Selection index as a priori information for using artificial neural networks to classify alfalfa genotypes

I.G. Santos, C.D. Cruz, M. Nascimento, R.P. Ferreira
Published: May 15, 2019
Genet. Mol. Res. 18(2): GMR18221

Cite this Article:
I.G. Santos, C.D. Cruz, M. Nascimento, R.P. Ferreira (2019). Selection index as a priori information for using artificial neural networks to classify alfalfa genotypes. Genet. Mol. Res. 18(2): GMR18221.

About the Authors
I.G. Santos, C.D. Cruz, M. Nascimento, R.P. Ferreira

Corresponding Author
I.G. Santos

The efficiency of a selection index generally depends on the quality of the variance matrixes, which demands controlled experiments.
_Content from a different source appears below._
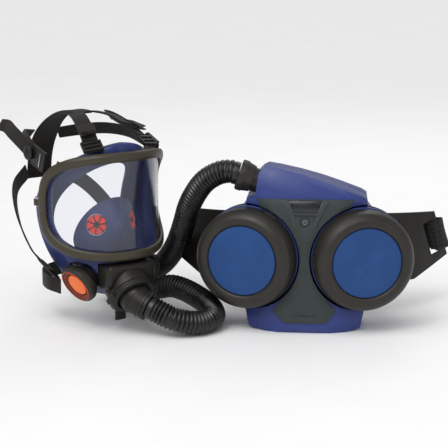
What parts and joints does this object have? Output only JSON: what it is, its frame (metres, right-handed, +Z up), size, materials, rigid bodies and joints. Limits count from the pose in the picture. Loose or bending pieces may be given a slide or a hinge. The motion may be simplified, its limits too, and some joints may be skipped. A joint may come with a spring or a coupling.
{
  "type": "powered air respirator",
  "caption": "Full-face respirator mask with harness, joined by a breathing hose to a belt-worn fan unit with round filters.",
  "frame": {"origin": "middle of the fan unit's flat foot", "axes": "+Z up, the fan unit's front faces -Y, the mask stands beside it at -X and faces between -Y and +X"},
  "size_m": [0.5421, 0.2201, 0.2496],
  "materials": {
    "blue_shell": "semi-gloss indigo blue moulding",
    "blue_cover": "fine-textured blue moulding",
    "grey_panel": "fine-textured dark grey moulding",
    "display": "glossy dark window",
    "black_plastic": "satin black moulding",
    "black_rubber": "matt black rubber",
    "black_strap": "woven black webbing",
    "steel": "bright steel",
    "filter_media": "white fibrous pad",
    "circuit_board": "green laminate",
    "clear_visor": "clear polycarbonate",
    "frame_plastic": "satin brown-grey moulding",
    "blue_silicone": "soft blue silicone",
    "orange": "orange moulding",
    "red_membrane": "red rubber membrane"
  },
  "bodies": {
    "fan_unit_and_mask": {"front_shell": "blue_shell", "rear_shell": "blue_shell", "centre_panel": "grey_panel", "display_window": "display", "outlet_spigot": "black_plastic", "volute": "black_plastic", "belt_plate": "black_plastic", "buckle_socket": "black_plastic", "buckle_plug": "black_plastic", "chin_housing": "black_plastic", "elbow": "black_plastic", "hose_clip": "black_plastic", "exhale_body_left": "black_plastic", "exhale_body_right": "black_plastic", "forehead_buckle_left": "black_plastic", "forehead_buckle_right": "black_plastic", "lower_buckle_left": "black_plastic", "lower_buckle_right": "black_plastic", "filter_seat_left": "black_rubber", "filter_seat_right": "black_rubber", "hose": "black_rubber", "webbing_left": "black_strap", "webbing_right": "black_strap", "head_pad": "black_strap", "forehead_strap_left": "black_strap", "forehead_strap_right": "black_strap", "temple_strap_left": "black_strap", "temple_strap_right": "black_strap", "lower_strap_left": "black_strap", "lower_strap_right": "black_strap", "neck_strap": "black_strap", "motor": "steel", "screw_left": "steel", "screw_right": "steel", "speech_diaphragm": "steel", "circuit_board": "circuit_board", "visor": "clear_visor", "frame_upper": "frame_plastic", "frame_lower": "frame_plastic", "facepiece": "blue_silicone", "inner_mask": "blue_silicone", "inhale_valve_left": "red_membrane", "inhale_valve_right": "red_membrane"},
    "filter_left": {"filter_cartridge_left": "blue_shell", "filter_holder_left": "black_plastic", "filter_cover_left": "blue_cover", "prefilter_left": "filter_media"},
    "filter_right": {"filter_cartridge_right": "blue_shell", "filter_holder_right": "black_plastic", "filter_cover_right": "blue_cover", "prefilter_right": "filter_media"},
    "fan_wheel": {"impeller": "black_plastic"},
    "button": {"power_button": "grey_panel"},
    "battery": {"battery_pack": "black_plastic"},
    "collar": {"outlet_collar": "black_plastic"},
    "lock_ring": {"connector_ring": "black_plastic"},
    "exhale_left": {"exhale_disc_left": "orange"},
    "exhale_right": {"exhale_disc_right": "orange"},
    "temple_left": {"temple_buckle_left": "black_plastic"},
    "temple_right": {"temple_buckle_right": "black_plastic"}
  },
  "joints": [
    {"name": "left_filter_turn", "type": "hinge", "parent": "fan_unit_and_mask", "child": "filter_left", "pos_m": [-0.061, -0.01, 0.087], "axis": [-0.2588, -0.9659, 0], "range_deg": [0, 90]},
    {"name": "right_filter_turn", "type": "hinge", "parent": "fan_unit_and_mask", "child": "filter_right", "pos_m": [0.061, -0.01, 0.087], "axis": [0.2588, -0.9659, 0], "range_deg": [0, 90]},
    {"name": "fan_spin", "type": "hinge", "parent": "fan_unit_and_mask", "child": "fan_wheel", "pos_m": [0, 0.019, 0.112], "axis": [0, 1, 0], "continuous": true},
    {"name": "button_press", "type": "slide", "parent": "fan_unit_and_mask", "child": "button", "axis": [0, 1, 0], "range_m": [0, 0.0012], "stiffness_N_per_m": 500},
    {"name": "battery_slide", "type": "slide", "parent": "fan_unit_and_mask", "child": "battery", "axis": [0, 0, -1], "range_m": [0, 0.06]},
    {"name": "outlet_collar_turn", "type": "hinge", "parent": "fan_unit_and_mask", "child": "collar", "pos_m": [-0.06, -0.006, 0.174], "axis": [-0.9453, 0, 0.3261], "range_deg": [0, 90]},
    {"name": "lock_ring_turn", "type": "hinge", "parent": "fan_unit_and_mask", "child": "lock_ring", "pos_m": [-0.20147, -0.05045, 0.05], "axis": [0.5272, -0.5855, -0.6159], "range_deg": [0, 90]},
    {"name": "exhale_left_lift", "type": "slide", "parent": "fan_unit_and_mask", "child": "exhale_left", "axis": [-0.5562, -0.6903, -0.4628], "range_m": [0, 0.0015], "stiffness_N_per_m": 150},
    {"name": "exhale_right_lift", "type": "slide", "parent": "fan_unit_and_mask", "child": "exhale_right", "axis": [0.7447, 0.481, -0.4628], "range_m": [0, 0.0015], "stiffness_N_per_m": 150},
    {"name": "temple_buckle_left_tilt", "type": "hinge", "parent": "fan_unit_and_mask", "child": "temple_left", "pos_m": [-0.29518, -0.06121, 0.19882], "axis": [0.2156, -0.2395, 0.9466], "range_deg": [0, 35]},
    {"name": "temple_buckle_right_tilt", "type": "hinge", "parent": "fan_unit_and_mask", "child": "temple_right", "pos_m": [-0.18097, 0.04163, 0.19882], "axis": [-0.2156, 0.2395, -0.9466], "range_deg": [0, 35]}
  ]
}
Using Artificial Neural Networks (ANNs) trained from a selection index is advantageous for selecting genotypes since an ANN has the capacity to classify genotypes in an automated way. We propose the use of ANNs for the selection of alfalfa genotypes, based on a selection index. Data were collected from 77 alfalfa genotypes evaluated based on nine traits from four cuttings. The traits were divided into forage yield and nutritive value groups. In order for the ANNs to learn the classification pattern, the Tai index was used, which allows secondary traits to be included in the index to improve the gains of the main traits. An index was established for each group of traits, and based on the index scores the genotypes were subdivided into four classes (optimal, good, medium, and bad). After testing different topologies, ANNs were established for each index, according to the apparent error rates. The chosen ANNs were efficient in classifying the genotypes since the highest apparent error rate reached 15%, meaning that the ANNs efficiently captured the data pattern. Considering the ANN classification for both groups of traits, there was a high degree of agreement with the classification obtained from the Tai index, as expected. Even in the cuttings where the ANNs presented the worst performance, their potential to classify alfalfa genotypes was clear, because the wrong classifications were placed in groups close to the correct ones. This ensured that the best genotypes did not run the risk of being discarded, since they would not be classified in the group of bad genotypes. The ANNs that were developed have good potential for use in alfalfa breeding programs.

Key words: Computational Intelligence, Computational intelligence, Medicago sativa, Tai index.